21. SESAME STREET SPOOFED HIM.
Instantly recognizable by his trademark mustache, Dalí inspired a mustachioed Sesame Street puppet known as Salvador Dada. The Muppets have worked in a number of Dalí spoofs over the years, including in a 2015 special called The Cookie Thief, in which a few of the Muppets see a painting called The Persistence of Cookies at the Museum of Modern Cookie.
22. HE BUILT HIS OWN MUSEUM.
In the 1960s, the mayor of Figueres, Spain—Dalí’s hometown—asked the artist to donate a piece to the city’s art museum, Museu de l'Empordà. Instead, he declared he would donate an entire museum. He began refurbishing the Figueres Municipal Theatre, which was almost entirely destroyed during the Spanish Civil War, and turned it into the Salvador Dalí Theatre-Museum. The museum, with its Dalí-designed facade decorated with sculptures of giant eggs and bread rolls, officially opened in 1974, but Dalí continued to expand it up until his death.

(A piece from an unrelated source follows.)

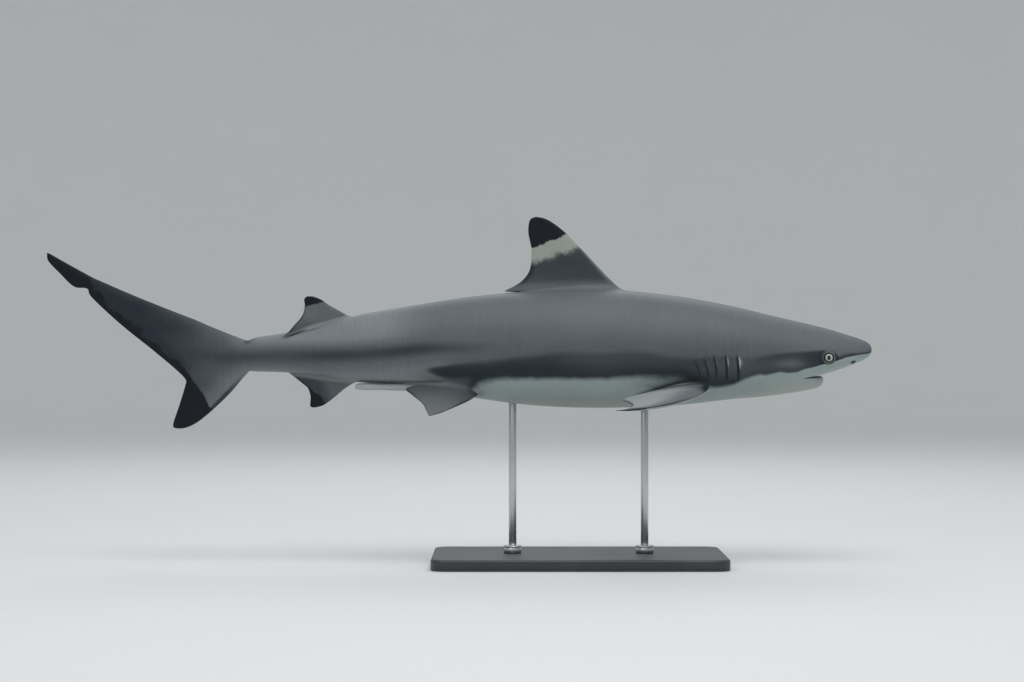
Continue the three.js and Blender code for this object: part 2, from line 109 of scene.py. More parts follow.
# at, height of the lower jaw's underside, throat and belly, squareness of that half
THROAT = np.array([
    (5.4, -3.35, 2.1), (6.1, -3.78, 2.1), (6.8, -4.03, 2.1), (8.4, -4.37, 2.1), (10.4, -4.68, 2.15),
    (12.4, -4.95, 2.2), (14.5, -5.17, 2.3), (17, -5.35, 2.3), (24, -6.1, 2.3), (33, -6.4, 2.3),
    (41, -6.1, 2.2), (48, -5.2, 2.2), (55, -3.95, 2.2), (62, -3.3, 2.2), (66.5, -2.75, 2.2),
    (70.5, -2.15, 2.2), (74.6, -2, 2),
])
THROAT_FROM = 12  # the roof is the body's underside in front of here

# The mouth is an arch: it starts at MOUTH_FRONT under the middle of the snout and
# ends at MOUTH_CORNER, where the section is MOUTH_SPREAD of its half width out.
MOUTH_FRONT, MOUTH_CORNER, MOUTH_SPREAD = 5.86, 9.5, 0.78
# From the upper lip into the slot, out again and round the jaw's lip: how far
# behind the arch, and the share of the way from the roof to the throat's surface.
MOUTH_PROFILE = np.array([
    (0, 0), (0.05, -0.05), (0.45, -0.1), (0.95, -0.05), (1.1, 0), (0.95, 0.04), (0.6, 0.05),
    (0.3, 0.12), (0.1, 0.26), (0.02, 0.44), (0.02, 0.62), (0.08, 0.77), (0.2, 0.88), (0.38, 0.95),
    (0.6, 0.99), (0.9, 1),
])

# Each gill slit: at of its middle, height of either end, how far the lower end lies
# in front of the middle, how deep it is and how bright the painted highlight on its flap's edge is.
GILL_SLITS = (
    (16.6, -3, 0, 0.08, 1, 1.9), (18, -2.95, 0.05, 0.08, 0.85, 1.1), (19.3, -2.85, -0.05, 0.17, 0.55, 0.5),
    (20.35, -2.8, -0.35, 0.3, 0.45, 0.45), (21.4, -2.7, -0.6, 0.34, 0.3, 0.2),
)
GILLS_FROM, GILLS_TO = 15.4, 22.6

# The tail fin's ribs from the upper margin to the lower one: at and height of
# either end, and the half thickness where the spine runs.
TAIL_RIBS = np.array([
    (75.6, 1.75, 75.4, -1.95, 1.5), (76.3, 1.98, 76.2, -2.8, 1.22), (77.1, 2.28, 77.65, -4.5, 1.02),
    (78, 2.62, 79.7, -6.5, 0.86), (78.7, 2.9, 81.6, -8.07, 0.78), (79.2, 3.1, 83, -8.78, 0.74),
    (79.6, 3.25, 84.15, -8.9, 0.71), (80, 3.42, 84.68, -8.5, 0.69), (80.6, 3.68, 84.05, -6.5, 0.66),
    (81.2, 3.95, 83.4, -4.6, 0.62), (81.6, 4.12, 83.05, -3.3, 0.6), (82.4, 4.45, 83.95, -2.1, 0.55),
    (85.4, 5.6, 87.2, 0.65, 0.45), (89.6, 7.3, 91, 3.7, 0.33), (93.4, 8.95, 94.5, 6.95, 0.25),
    (94.3, 9.35, 95.1, 8.05, 0.22), (95.6, 10.05, 96.7, 8.3, 0.2), (97.6, 11.15, 98.5, 10, 0.15),
    (99.45, 12.2, 99.8, 11.4, 0.1), (99.97, 12.38, 99.97, 12.3, 0.01),
])

# Rings on the snout, the mouth, the cheeks, the gills and the rest of the trunk,
# rings for each rib of the tail, and points in a ring
SNOUT_ROWS, MOUTH_ROWS, CHEEK_ROWS, GILL_ROWS, TRUNK_ROWS, TAIL_ROWS = 66, 34, 38, 91, 121, 5
COLUMNS = 140

# ---- Arithmetic


def smooth_line(places, values):
    """A smooth line through values: cubic pieces, the slope at each place is that
    between its two neighbours."""
    places, values = np.asarray(places, float), np.asarray(values, float)
    numbers = np.arange(len(places))
    last = numbers[-1]
    before, after = np.maximum(numbers - 1, 0), np.minimum(numbers + 1, last)
    slopes = (values[after] - values[before]) / (places[after] - places[before])

    def line(place):
        i = np.clip(np.searchsorted(places, place, side="right") - 1, 0, last - 1)
        step, rise = places[i + 1] - places[i], values[i + 1] - values[i]
        t = np.clip((place - places[i]) / step, 0, 1)
        bend_in, bend_out = slopes[i] * step - rise, rise - slopes[i + 1] * step
        return values[i] + t * rise + t * (1 - t) * ((1 - t) * bend_in + t * bend_out)

    return line


def column_lines(table, places=None):
    """A smooth line for each column of a table, over its rows' numbers or places."""
    table = np.asarray(table, float)
    places = np.arange(len(table)) if places is None else places
    return [smooth_line(places, column) for column in table.T]


def ramp(low, high, value):
    """0 below low, 1 above high, and 3t^2 - 2t^3 between them."""
    t = np.clip((value - low) / (high - low), 0, 1)
    return t * t * (3 - 2 * t)


def stretch(value, start, full, fading, end):
    """Up from 0 to 1 between start and full, and down again from fading to end."""
    return ramp(start, full, value) * ramp(end, fading, value)


def mix(a, b, share):
    return a + (b - a) * share


def hump(value, middle, width):
    """A bell curve, 1 at its middle."""
    return np.exp(-((value - middle) / width) ** 2)


def unit(vectors):
    return vectors / np.maximum(np.linalg.norm(vectors, axis=-1, keepdims=True), 1e-12)


def side_of(at, height, start, end):
    """Distance from the line through two points, positive on its right hand."""
    (a0, h0), (a1, h1) = start, end
    return ((at - a0) * (h0 - h1) + (height - h0) * (a1 - a0)) / math.hypot(a1 - a0, h1 - h0)


def rows(first, last, count):
    """Evenly spaced places after the first up to the last, as one column."""
    return np.linspace(first, last, count + 1)[1:, None]


def circle(count):
    """Angles of a ring's points, as one row."""
    return 2 * np.pi * np.arange(count)[None, :] / count


back_line, widest_line, half_line = column_lines(TRUNK[:, 1:], np.sqrt(TRUNK[:, 0]))
roof_line, roof_power = column_lines(ROOF[:, 1:], np.sqrt(ROOF[:, 0]))
throat_line, throat_power = column_lines(THROAT[:, 1:], np.sqrt(THROAT[:, 0]))


def halves(place):
    """Edge and squareness of the upper half, and of the lower one by the mouth's
    roof and by the throat."""
    return ((back_line(place), 2), (roof_line(place), roof_power(place)),
            (throat_line(place), throat_power(place)))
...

He also lived there during the last years of his life. After his castle in Púbol was damaged by an electrical fire, he moved into an annex of the museum, the Galatea Tower (named after Gala) in 1984, largely withdrawing from public life until his death in 1989. After he died, he was buried under the theater stage.
23. HIS WORK IS INCREDIBLY VALUABLE NOW.
In February 2018, Sotheby’s put up for auction two largely unknown Salvador Dalí paintings, rediscovered within the personal collection of an Argentinean family. The artist had originally painted them for Countess de Cuevas de Vera, an aristocrat who split her time between France—where she hob-nobbed with artists like Dalí and Picasso—and Buenos Aires. They were painted in 1931 and 1932 and were passed down through the countess’s family. “These are the kind of painting that I do my job for,” Thomas Bompard of Sotheby’s told The Guardian before the works went up for auction, saying he felt “absolutely privileged to be the one to bring these gems to the market for the first time.” The two paintings sold for a combined $8 million.